I fully concur in the very appropriate expression of Burgess, J., in the case of Witzman v. Railroad, 131 Mo. 618: "Adjudicated cases do not, as a general rule, afford us much assistance

in passing upon questions of this character, other than in a general way, as each case must be adjudged according to its own peculiar facts and the directness or remoteness, as the case may be, of its provisions to matters in consonance with its title."

With the suggestion of the difficulties as to light from adjudicated cases, we approach the determination of this question upon the facts, as disclosed by the title, 641 as well as the body of the act. The title of this act, if construed literally, is directed against the very origin of the evil intended to be remedied, those who prepare the article used or to be used, or those who manufacture it. It is to prevent the use of unhealthy chemicals or substances in the preparation or manufacture of the article used or to be used in the preparation of food. The title to this act only embraces one class-that is, those who prepare or manufacture the article. The body of the actsection 1-extends the act to all classes of retailers, who may sell the article in which there is any of the unhealthy chemicals designated by the statute. In other words, the man who conducts his little grocery store, in some country village, who knows nothing of the preparation or manufacture of this article, buys it in good faith and sells it in good faith to his customers, is included in the body of the act, the title of which refers to those exclusively who prepare or manufacture the article.

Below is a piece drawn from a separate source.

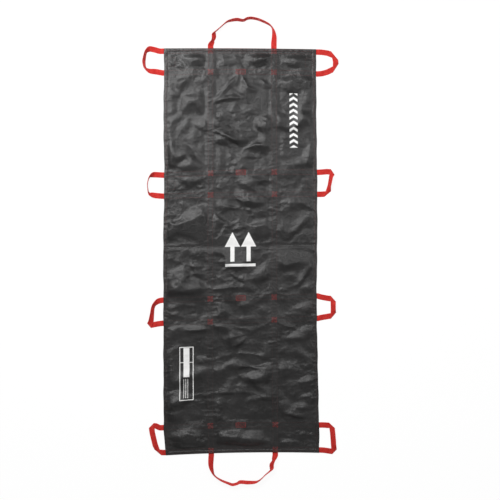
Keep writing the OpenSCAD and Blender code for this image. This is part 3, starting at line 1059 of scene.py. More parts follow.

The vital question is: Is the selling of the article by the retailer as contemplated and prohibited in the body of the act so closely allied or nearly related to the subject as contained in the title as to be properly included in the subject as designated by such title? Is it germane to it? It may be said that the ultimate purpose of the subject designated in the title is to prevent the use of unhealthy chemicals in the preparation of food-hence, the prohibition in the body of the act against the retailer is germane to it, for if you punish and prevent the retailer from selling, it would follow that the preparation and manufacture of the article would cease. Could we not say, with the same force of reasoning, that an act entitled, "To prevent the illegal sale of intoxicating liquors," could appropriately include in the body of the act the person who would purchase intoxicating liquor which was being illegally sold? They are distinct classes; yet if you could punish and thereby prevent the individual from purchasing the illegally sold 642 intoxicants, the illegal selling would cease. Upon principle, this fairly illustrates the question presented for our determination.